### Data

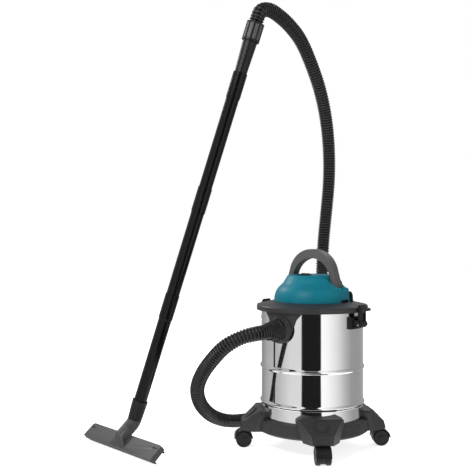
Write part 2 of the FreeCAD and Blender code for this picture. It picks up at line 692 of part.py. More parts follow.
def hose_grip():
    """Ribbed swivel sleeve at the hose's end, with flat panels round it."""
    sleeve = cylinder(GRIP_R, along_wand(CUFF_END), along_wand(GRIP_END))
    sleeve = sleeve.cut(cylinder(HOSE_ID / 2, along_wand(CUFF_END - 1), along_wand(GRIP_END + 1)))
    axis = WAND_DIR
    across = axis.cross(Y_AXIS)
    across.normalize()
    for k in range(10):
        direction = turned_vector(across, axis, 36 * k)
        sideways = axis.cross(direction)
        corner = along_wand(CUFF_END + 5) + direction * (GRIP_R - 1.4) - sideways * 5
        face = Part.Face(Part.makePolygon([corner, corner + direction * 4,
                                           corner + direction * 4 + sideways * 10,
                                           corner + sideways * 10, corner]))
        sleeve = sleeve.cut(face.extrude(axis * (GRIP_END - CUFF_END - 9)))
    return sleeve


def turned_vector(vector, axis, degrees):
    return FreeCAD.Rotation(axis, degrees).multVec(vector)


def wand_cuff():
    """Smooth tapered cuff between the grip and the top tube."""
    taper = cone(16.9, 19.6, along_wand(JOINT_TOP), along_wand(CUFF_END))
    plug = cylinder(TUBE_OD / 2 - 0.1, along_wand(JOINT_TOP - 45), along_wand(JOINT_TOP + 1))
    bore = cylinder(14.5, along_wand(JOINT_TOP - 46), along_wand(CUFF_END + 1))
    return fused([taper, plug]).cut(bore)


def wand_tube(start, end):
    """Push-fit tube with a wider socket at its upper end."""
    neck = end - SOCKET_L
    body = fused([cylinder(TUBE_OD / 2, along_wand(start), along_wand(neck)),
                  cone(TUBE_OD / 2, SOCKET_OD / 2, along_wand(neck - 6), along_wand(neck)),
                  cylinder(SOCKET_OD / 2, along_wand(neck), along_wand(end))])
    body = body.cut(cylinder(TUBE_ID / 2, along_wand(start - 1), along_wand(end + 1)))
    return body.cut(cylinder(TUBE_OD / 2, along_wand(neck + 5), along_wand(end + 1)))


# ---- nozzle (drawn flat: x across, y rearwards, z up, then placed) -------------
def place_nozzle(shape):
    copy = shape.copy()
    copy.rotate(V(), X_AXIS, NOZZLE_TILT)
    copy.rotate(V(), Z_AXIS, NOZZLE_YAW)
    tilt = math.radians(NOZZLE_TILT)
    lift = BLADE_H * math.cos(tilt) - BLADE_FRONT * math.sin(tilt)
    copy.translate(V(NOZZLE_X, NOZZLE_Y, lift))
    return copy


def neck_axis():
    """Start and direction of the neck's axis, in the room."""
    yaw = math.radians(NOZZLE_YAW)
    tilt = math.radians(NOZZLE_TILT)
    rear = V(-math.sin(yaw), math.cos(yaw), 0)
    direction = rear * math.cos(tilt) + Z_AXIS * math.sin(tilt)
    return WAND_FOOT - direction * 52, direction


def nozzle_body():
    """Flat slotted plate, arched tunnel, neck and bend in one moulding."""
    half = NOZZLE_W / 2
    outline = [V(-half, 3, 0), V(-half + 3, 0, 0), V(half - 3, 0, 0), V(half, 3, 0),
               V(half, PLATE_D - 6, 0), V(half - 6, PLATE_D, 0), V(-half + 6, PLATE_D, 0),
               V(-half, PLATE_D - 6, 0)]
    plate = prism(outline, V(0, 0, PLATE_T))
    ramp = Part.makeLoft([arch_wire(38, 1.8, 3), arch_wire(21, 22, 25)], True, True)
    tunnel = Part.Face(arch_wire(21, 22, 25)).extrude(V(0, PLATE_D - 13, 0))
    plate = fused([plate, ramp, tunnel])
    plate = plate.cut(box(-half - 1, half + 1, 8, PLATE_D - 8, -1, PLATE_T - 3))
    for side in (-1, 1):
        plate = plate.cut(box(min(side * 138, side * 156), max(side * 138, side * 156),
                              30, 35, PLATE_T - 2, PLATE_T + 1))
    plate = place_nozzle(plate)
    body = fused([plate] + neck_and_elbow(NECK_R, 0))
    for bore in neck_and_elbow(NECK_R - 3, 12):
        body = body.cut(bore)
    throat = place_nozzle(box(-15, 15, PLATE_D - 26, PLATE_D - 10, -1, PLATE_T + 8))
    return body.cut(throat).cut(nozzle_blades())


def neck_and_elbow(radius, late):
    """Round bars along the neck, started late, and along its bend."""
    start, heading = neck_axis()
    turn = heading.getAngle(WAND_DIR)
    bend = COLLAR_START / math.tan(turn / 2)
    first = WAND_FOOT - heading * COLLAR_START
    hinge = heading.cross(WAND_DIR)
    hinge.normalize()
    centre = first + hinge.cross(heading) * bend
    disc = Part.Face(Part.Wire([Part.makeCircle(radius, first, heading)]))
    return [cylinder(radius, start + heading * late, first),
            disc.revolve(centre, hinge, math.degrees(turn))]


def arch_wire(half_width, height, depth):
    """Half an ellipse that stands on the plate, square to its depth."""
    turns = [math.pi * k / 14 for k in range(15)]
    points = [V(half_width * math.cos(a), depth, PLATE_T - 1 + height * math.sin(a)) for a in turns]
    return Part.makePolygon(points + points[:1])


def nozzle_collar():
    """Tapered collar that the lowest tube plugs into."""
    taper = cone(19.3, 21.2, along_wand(COLLAR_START), along_wand(COLLAR_END))
    bore = cylinder(TUBE_OD / 2 + 0.05, along_wand(COLLAR_START + 8), along_wand(COLLAR_END + 1))
    throat = cylinder(15, along_wand(COLLAR_START - 1), along_wand(COLLAR_START + 9))
    return taper.cut(bore).cut(throat)


def nozzle_blades():
    """Front and rear rubber squeegee strips under the plate."""
    half = NOZZLE_W / 2 - 3
    fronts = (BLADE_FRONT, PLATE_D - BLADE_FRONT - BLADE_T)
    return Part.makeCompound([
        place_nozzle(box(-half, half, y, y + BLADE_T, -BLADE_H, 0)) for y in fronts])


def blade_clips():
    """End clips that hold both strips in their channels."""
    half = NOZZLE_W / 2
    clips = []
    for side in (-1, 1):
        clip = box(half + 0.1, half + 2.6, 2, PLATE_D - 2, -2, PLATE_T - 1)
        clips.append(place_nozzle(clip if side > 0 else clip.mirror(V(), X_AXIS)))
    return Part.makeCompound(clips)


# ---- assembly ----------------------------------------------------------------
def build_nodes():
    nodes = {
        "drum_shell": drum_shell(), "drum_top_ring": drum_top_ring(), "rim_seal": rim_seal(),
        "inlet_socket": inlet_socket(), "inlet_deflector": inlet_deflector(),
        "castor_base": castor_base(), "base_legs": base_legs(), "leg_caps": at_angles(leg_cap(), LEG_ANGLES),
        "base_screws": at_angles(base_screw(), LEG_ANGLES),
        "head_base": head_base(), "head_cover": head_cover(),
        "vent_grilles": Part.makeCompound([vent_grille(-1), vent_grille(1)]),
        "exhaust_housing": exhaust_housing(), "head_screws": at_angles(head_screw(), SCREW_ANGLES),
        "handle": handle(), "latch_pins": at_angles(latch_pin(), (0, 180)),
        "handle_pins": Part.makeCompound([handle_pin(-1), handle_pin(1)]),
        "switch_bezel": switch_bezel(), "switch_rocker": switch_rocker(),
        "cable_gland": cable_gland(), "motor_housing": motor_housing(),
        "motor_gasket": motor_gasket(), "motor_shaft": motor_shaft(), "armature": armature(),
        "field_coils": field_coils(), "fan_impeller": fan_impeller(),
        "filter_cage": filter_cage(), "filter_sleeve": filter_sleeve(), "float_cup": float_cup(),
        "hose_connector": hose_connector(), "suction_hose": suction_hose(),
        "hose_grip": hose_grip(), "wand_cuff": wand_cuff(),
        "wand_tube_top": wand_tube(JOINT_MID - 60, JOINT_TOP),
        "wand_tube_middle": wand_tube(JOINT_LOW - 60, JOINT_MID),
        "wand_tube_bottom": wand_tube(COLLAR_START + 8.5, JOINT_LOW),
        "nozzle_collar": nozzle_collar(), "nozzle_body": nozzle_body(),
        "nozzle_blades": nozzle_blades(), "blade_clips": blade_clips(),
    }
    for side, turn in (("right", 0), ("left", 180)):
        nodes["latch_bracket_" + side] = turned(latch_bracket(), turn)
        nodes["latch_clip_" + side] = turned(latch_clip(), turn)
    for place, turn in zip(("front", "right", "back", "left"), LEG_ANGLES):
        nodes["castor_stem_" + place] = turned(castor_stem(), turn)
        nodes["castor_hood_" + place] = turned(castor_hood(), turn)
        nodes["castor_axle_" + place] = turned(castor_axle(), turn)
        nodes["castor_wheels_" + place] = turned(castor_wheels(), turn)
    return nodes


def origin_shift(nodes):
    """Move that puts the origin at the middle of the rigid pieces' box, on the floor."""
    extent = FreeCAD.BoundBox()
    for name, shape in nodes.items():
        if name != "suction_hose":
            extent.add(shape.optimalBoundingBox(False))
    return V(-extent.Center.x, -extent.Center.y, -extent.ZMin)


def main():
    os.makedirs("parts", exist_ok=True)
    nodes = build_nodes()
    shift = origin_shift(nodes)
    print("shift %.3f %.3f %.3f" % tuple(shift))
    for name, shape in nodes.items():
        placed = shape.copy()
        placed.translate(shift)
        placed.exportStep("parts/%s.step" % name)


main()
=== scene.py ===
"""Looks of a wet and dry shop vacuum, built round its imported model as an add-on."""

import json
import math

import bmesh
import bpy
import numpy as np
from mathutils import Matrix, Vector

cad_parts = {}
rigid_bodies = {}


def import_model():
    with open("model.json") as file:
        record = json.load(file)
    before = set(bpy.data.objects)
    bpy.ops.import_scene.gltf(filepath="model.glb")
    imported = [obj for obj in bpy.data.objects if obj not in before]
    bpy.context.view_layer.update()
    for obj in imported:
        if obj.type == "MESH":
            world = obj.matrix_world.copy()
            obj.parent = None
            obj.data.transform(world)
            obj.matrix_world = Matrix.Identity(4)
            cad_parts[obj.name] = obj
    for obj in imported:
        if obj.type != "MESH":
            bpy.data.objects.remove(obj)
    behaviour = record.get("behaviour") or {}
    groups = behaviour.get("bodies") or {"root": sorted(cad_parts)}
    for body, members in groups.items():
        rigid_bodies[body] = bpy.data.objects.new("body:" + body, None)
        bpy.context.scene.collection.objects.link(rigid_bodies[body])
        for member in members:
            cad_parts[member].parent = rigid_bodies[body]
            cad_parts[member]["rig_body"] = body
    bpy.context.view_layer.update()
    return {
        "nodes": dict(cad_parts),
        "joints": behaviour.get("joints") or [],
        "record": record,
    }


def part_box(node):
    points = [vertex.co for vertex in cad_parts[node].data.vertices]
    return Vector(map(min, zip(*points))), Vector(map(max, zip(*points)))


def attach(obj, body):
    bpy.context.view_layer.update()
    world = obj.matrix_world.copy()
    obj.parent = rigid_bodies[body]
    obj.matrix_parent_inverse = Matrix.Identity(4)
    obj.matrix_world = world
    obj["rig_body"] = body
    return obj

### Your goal
Which lines of the data above contain "members"? Copy each one.

### Result
    for body, members in groups.items():
        for member in members:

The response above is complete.